* begin Provided material *

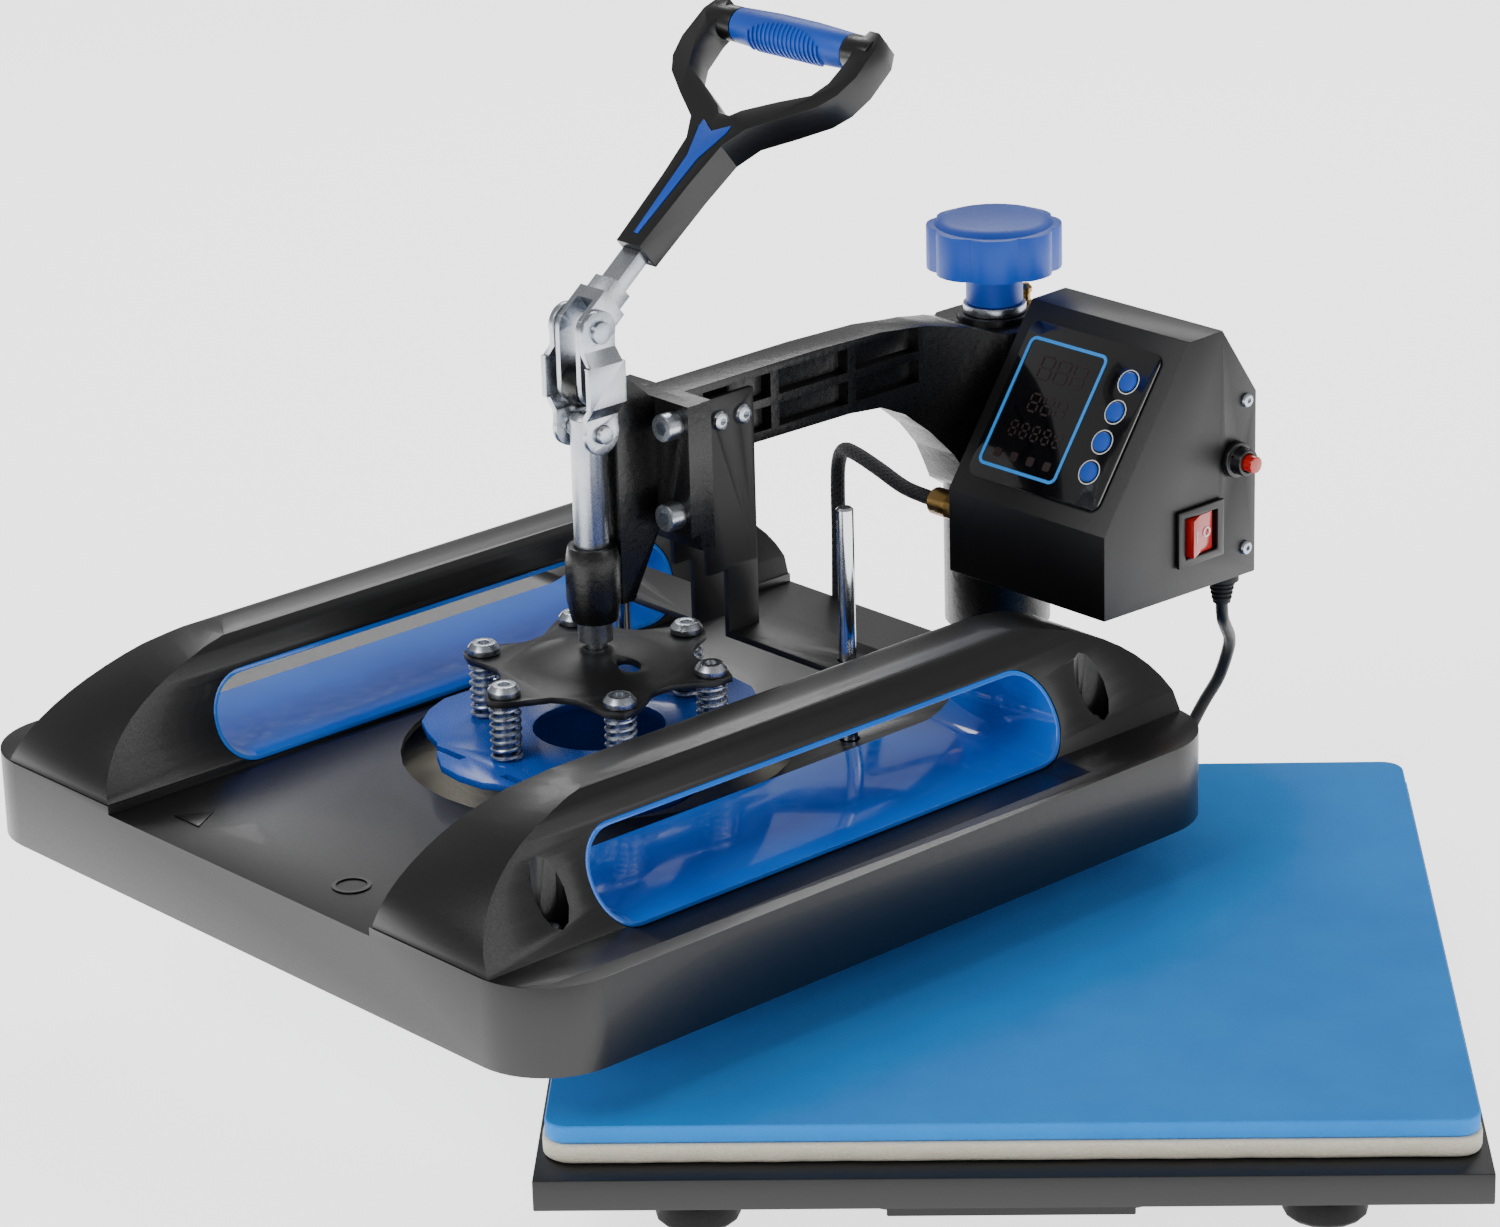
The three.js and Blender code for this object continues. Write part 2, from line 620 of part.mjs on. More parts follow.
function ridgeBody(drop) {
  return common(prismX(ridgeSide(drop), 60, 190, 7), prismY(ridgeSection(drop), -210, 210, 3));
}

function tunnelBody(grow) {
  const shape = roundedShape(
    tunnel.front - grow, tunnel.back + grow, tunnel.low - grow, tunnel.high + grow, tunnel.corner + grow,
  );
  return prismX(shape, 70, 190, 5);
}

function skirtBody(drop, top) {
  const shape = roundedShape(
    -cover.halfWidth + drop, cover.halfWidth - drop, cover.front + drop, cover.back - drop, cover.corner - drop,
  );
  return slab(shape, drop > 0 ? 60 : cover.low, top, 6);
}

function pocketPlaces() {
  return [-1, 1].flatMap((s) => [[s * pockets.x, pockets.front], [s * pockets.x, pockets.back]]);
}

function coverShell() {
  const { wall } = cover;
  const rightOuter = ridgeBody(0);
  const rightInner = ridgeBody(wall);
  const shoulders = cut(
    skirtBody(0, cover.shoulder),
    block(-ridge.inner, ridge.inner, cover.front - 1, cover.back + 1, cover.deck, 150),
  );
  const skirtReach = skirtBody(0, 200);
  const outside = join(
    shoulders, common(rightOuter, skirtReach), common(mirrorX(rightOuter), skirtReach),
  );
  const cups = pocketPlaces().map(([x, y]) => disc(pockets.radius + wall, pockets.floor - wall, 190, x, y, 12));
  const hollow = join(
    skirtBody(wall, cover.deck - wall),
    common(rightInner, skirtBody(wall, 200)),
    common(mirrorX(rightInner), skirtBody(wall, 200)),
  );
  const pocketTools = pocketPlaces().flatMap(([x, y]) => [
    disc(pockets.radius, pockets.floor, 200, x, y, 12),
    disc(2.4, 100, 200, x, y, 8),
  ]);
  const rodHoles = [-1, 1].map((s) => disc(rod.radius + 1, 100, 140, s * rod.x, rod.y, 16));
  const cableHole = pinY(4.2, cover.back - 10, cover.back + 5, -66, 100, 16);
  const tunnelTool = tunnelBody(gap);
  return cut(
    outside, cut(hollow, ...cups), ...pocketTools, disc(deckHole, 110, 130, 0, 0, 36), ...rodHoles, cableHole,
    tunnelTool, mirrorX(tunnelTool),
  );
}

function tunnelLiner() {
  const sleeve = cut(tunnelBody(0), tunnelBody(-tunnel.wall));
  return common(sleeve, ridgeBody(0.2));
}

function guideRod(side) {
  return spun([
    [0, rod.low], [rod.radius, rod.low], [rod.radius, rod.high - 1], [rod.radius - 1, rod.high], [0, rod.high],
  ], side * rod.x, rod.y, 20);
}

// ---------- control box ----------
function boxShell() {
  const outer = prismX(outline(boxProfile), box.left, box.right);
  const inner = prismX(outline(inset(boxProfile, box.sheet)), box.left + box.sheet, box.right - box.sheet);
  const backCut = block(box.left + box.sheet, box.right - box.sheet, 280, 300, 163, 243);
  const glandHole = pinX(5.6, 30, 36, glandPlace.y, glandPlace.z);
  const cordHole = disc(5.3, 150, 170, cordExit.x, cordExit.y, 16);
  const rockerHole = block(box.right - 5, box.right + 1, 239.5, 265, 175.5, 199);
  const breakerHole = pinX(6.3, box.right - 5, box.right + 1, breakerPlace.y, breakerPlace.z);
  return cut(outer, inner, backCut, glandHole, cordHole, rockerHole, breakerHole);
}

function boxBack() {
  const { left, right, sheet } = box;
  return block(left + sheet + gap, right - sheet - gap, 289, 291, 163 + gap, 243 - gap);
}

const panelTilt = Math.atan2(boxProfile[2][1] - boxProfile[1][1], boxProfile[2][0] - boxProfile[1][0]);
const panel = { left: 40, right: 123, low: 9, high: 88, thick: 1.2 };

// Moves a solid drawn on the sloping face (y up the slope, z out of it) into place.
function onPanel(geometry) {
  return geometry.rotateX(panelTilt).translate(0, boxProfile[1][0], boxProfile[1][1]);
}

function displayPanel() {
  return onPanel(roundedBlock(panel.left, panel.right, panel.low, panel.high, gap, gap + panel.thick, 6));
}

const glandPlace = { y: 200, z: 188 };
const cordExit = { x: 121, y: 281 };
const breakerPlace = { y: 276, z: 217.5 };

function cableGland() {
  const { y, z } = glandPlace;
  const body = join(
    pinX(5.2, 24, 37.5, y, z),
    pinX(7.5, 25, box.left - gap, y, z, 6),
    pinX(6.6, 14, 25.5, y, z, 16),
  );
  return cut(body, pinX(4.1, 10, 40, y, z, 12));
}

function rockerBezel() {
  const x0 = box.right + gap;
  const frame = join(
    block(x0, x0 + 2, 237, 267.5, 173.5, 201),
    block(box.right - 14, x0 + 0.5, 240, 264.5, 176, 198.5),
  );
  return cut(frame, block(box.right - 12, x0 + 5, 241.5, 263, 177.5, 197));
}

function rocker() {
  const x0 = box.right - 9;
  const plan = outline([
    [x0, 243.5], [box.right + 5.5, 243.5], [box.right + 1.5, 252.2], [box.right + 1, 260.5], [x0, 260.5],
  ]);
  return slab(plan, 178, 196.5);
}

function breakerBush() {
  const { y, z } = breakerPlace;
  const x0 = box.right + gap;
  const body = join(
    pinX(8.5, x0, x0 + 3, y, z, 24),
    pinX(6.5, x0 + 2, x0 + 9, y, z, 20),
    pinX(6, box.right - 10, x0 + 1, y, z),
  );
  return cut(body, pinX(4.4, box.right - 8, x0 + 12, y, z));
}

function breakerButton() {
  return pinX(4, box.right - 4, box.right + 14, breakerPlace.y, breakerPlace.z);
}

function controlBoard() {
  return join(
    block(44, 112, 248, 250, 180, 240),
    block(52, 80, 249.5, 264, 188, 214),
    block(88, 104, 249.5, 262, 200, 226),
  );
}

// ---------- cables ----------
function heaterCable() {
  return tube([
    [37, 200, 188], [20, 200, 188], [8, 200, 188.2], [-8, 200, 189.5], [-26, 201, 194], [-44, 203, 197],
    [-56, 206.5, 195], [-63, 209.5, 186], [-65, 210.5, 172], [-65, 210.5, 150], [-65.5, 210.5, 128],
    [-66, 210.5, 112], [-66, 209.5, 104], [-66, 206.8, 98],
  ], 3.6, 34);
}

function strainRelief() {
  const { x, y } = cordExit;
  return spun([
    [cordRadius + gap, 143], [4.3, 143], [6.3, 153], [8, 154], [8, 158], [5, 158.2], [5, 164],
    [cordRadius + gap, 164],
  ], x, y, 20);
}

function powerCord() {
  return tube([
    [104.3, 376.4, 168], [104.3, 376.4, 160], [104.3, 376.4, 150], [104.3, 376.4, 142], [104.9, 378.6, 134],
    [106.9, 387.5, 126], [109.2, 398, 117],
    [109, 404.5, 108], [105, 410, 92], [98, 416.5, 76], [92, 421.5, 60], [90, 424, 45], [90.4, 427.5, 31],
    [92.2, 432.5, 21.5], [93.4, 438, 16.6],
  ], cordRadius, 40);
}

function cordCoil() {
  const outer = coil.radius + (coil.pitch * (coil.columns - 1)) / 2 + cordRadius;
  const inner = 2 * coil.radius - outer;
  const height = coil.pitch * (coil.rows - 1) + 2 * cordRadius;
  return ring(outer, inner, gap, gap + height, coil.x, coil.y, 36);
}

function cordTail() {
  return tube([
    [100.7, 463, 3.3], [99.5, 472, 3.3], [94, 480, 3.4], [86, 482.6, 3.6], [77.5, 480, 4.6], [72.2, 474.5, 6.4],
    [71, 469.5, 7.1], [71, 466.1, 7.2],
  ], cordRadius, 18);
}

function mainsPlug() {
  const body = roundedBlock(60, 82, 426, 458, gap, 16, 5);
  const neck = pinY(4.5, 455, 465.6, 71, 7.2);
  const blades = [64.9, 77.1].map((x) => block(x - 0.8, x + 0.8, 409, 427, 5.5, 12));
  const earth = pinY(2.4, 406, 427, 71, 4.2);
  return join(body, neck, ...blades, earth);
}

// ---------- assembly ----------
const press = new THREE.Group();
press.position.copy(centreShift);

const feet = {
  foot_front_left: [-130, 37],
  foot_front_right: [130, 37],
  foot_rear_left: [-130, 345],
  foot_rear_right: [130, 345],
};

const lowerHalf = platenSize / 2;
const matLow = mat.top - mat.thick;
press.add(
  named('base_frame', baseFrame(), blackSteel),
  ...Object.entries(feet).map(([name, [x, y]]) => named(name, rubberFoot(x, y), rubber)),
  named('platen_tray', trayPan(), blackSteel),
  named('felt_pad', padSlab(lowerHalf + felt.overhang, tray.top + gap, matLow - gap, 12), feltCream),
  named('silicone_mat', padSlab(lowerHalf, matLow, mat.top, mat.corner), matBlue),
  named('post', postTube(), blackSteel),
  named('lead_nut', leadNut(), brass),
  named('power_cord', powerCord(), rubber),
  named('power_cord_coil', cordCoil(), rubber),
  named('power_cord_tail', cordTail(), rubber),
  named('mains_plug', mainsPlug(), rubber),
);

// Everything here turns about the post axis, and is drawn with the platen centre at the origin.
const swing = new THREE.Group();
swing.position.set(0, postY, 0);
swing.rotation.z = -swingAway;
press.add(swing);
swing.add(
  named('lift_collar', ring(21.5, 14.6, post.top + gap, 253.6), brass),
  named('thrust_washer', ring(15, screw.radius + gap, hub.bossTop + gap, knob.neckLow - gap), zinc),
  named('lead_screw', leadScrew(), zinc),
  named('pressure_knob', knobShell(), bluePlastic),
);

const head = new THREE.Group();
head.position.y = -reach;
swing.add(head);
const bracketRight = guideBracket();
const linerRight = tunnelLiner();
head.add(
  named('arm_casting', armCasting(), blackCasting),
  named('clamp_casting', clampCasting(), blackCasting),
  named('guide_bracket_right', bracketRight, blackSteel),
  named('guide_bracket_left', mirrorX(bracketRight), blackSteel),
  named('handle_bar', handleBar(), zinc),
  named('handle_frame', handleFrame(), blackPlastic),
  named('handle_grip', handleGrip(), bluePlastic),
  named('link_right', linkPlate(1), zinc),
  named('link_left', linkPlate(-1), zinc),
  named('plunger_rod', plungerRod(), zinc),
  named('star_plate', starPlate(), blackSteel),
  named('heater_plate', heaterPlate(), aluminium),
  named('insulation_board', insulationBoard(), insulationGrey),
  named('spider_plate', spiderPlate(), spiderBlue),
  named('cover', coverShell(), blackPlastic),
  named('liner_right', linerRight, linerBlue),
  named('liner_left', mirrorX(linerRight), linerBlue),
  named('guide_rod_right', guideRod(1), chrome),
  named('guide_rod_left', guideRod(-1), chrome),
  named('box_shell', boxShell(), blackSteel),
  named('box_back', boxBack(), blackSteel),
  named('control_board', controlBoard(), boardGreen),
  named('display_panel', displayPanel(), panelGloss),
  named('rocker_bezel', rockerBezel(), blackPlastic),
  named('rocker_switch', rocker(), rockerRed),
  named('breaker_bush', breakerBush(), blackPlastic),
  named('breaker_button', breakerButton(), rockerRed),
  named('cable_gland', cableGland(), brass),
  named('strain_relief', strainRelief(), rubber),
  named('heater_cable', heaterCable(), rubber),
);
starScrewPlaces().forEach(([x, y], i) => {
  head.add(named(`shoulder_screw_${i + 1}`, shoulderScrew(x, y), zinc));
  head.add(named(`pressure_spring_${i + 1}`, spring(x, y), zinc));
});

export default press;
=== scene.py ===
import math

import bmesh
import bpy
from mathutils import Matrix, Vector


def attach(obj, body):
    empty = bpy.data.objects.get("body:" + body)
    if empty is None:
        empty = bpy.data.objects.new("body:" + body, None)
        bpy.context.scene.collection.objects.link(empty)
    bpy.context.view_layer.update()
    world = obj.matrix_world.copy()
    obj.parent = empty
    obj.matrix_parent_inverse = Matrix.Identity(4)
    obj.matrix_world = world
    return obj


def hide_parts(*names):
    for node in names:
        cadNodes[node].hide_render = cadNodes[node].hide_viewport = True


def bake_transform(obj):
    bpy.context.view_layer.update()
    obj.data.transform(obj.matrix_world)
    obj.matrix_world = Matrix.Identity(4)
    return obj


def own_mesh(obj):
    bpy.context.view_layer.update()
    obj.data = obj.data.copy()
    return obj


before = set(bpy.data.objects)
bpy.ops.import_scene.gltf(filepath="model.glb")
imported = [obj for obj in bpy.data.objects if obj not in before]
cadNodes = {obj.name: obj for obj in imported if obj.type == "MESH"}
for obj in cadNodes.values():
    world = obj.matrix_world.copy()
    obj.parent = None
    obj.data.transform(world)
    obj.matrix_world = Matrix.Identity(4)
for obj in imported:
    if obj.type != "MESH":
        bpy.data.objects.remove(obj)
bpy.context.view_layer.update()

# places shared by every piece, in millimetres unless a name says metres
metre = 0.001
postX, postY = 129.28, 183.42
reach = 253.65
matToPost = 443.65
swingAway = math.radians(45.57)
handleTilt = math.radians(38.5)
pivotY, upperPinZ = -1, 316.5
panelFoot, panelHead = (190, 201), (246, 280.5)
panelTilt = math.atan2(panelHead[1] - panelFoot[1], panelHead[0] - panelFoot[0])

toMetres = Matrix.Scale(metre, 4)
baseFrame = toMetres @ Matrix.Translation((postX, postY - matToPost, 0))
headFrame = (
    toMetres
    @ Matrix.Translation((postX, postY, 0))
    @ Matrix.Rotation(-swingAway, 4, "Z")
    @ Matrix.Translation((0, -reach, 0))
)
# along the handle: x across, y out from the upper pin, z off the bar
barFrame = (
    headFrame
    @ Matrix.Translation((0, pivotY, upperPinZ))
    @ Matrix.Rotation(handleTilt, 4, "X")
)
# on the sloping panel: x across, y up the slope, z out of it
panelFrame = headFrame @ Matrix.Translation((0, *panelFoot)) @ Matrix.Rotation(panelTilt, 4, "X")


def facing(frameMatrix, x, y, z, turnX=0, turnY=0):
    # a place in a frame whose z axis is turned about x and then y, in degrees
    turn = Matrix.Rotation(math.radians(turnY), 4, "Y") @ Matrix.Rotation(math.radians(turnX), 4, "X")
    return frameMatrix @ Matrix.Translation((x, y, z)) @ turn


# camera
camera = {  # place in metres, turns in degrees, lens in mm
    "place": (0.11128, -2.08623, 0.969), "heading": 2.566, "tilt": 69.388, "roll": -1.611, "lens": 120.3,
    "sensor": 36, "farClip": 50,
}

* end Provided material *

What you have to do:
Using the material above, state how many lines include the string "from". Answer with a single number.

Solution:
3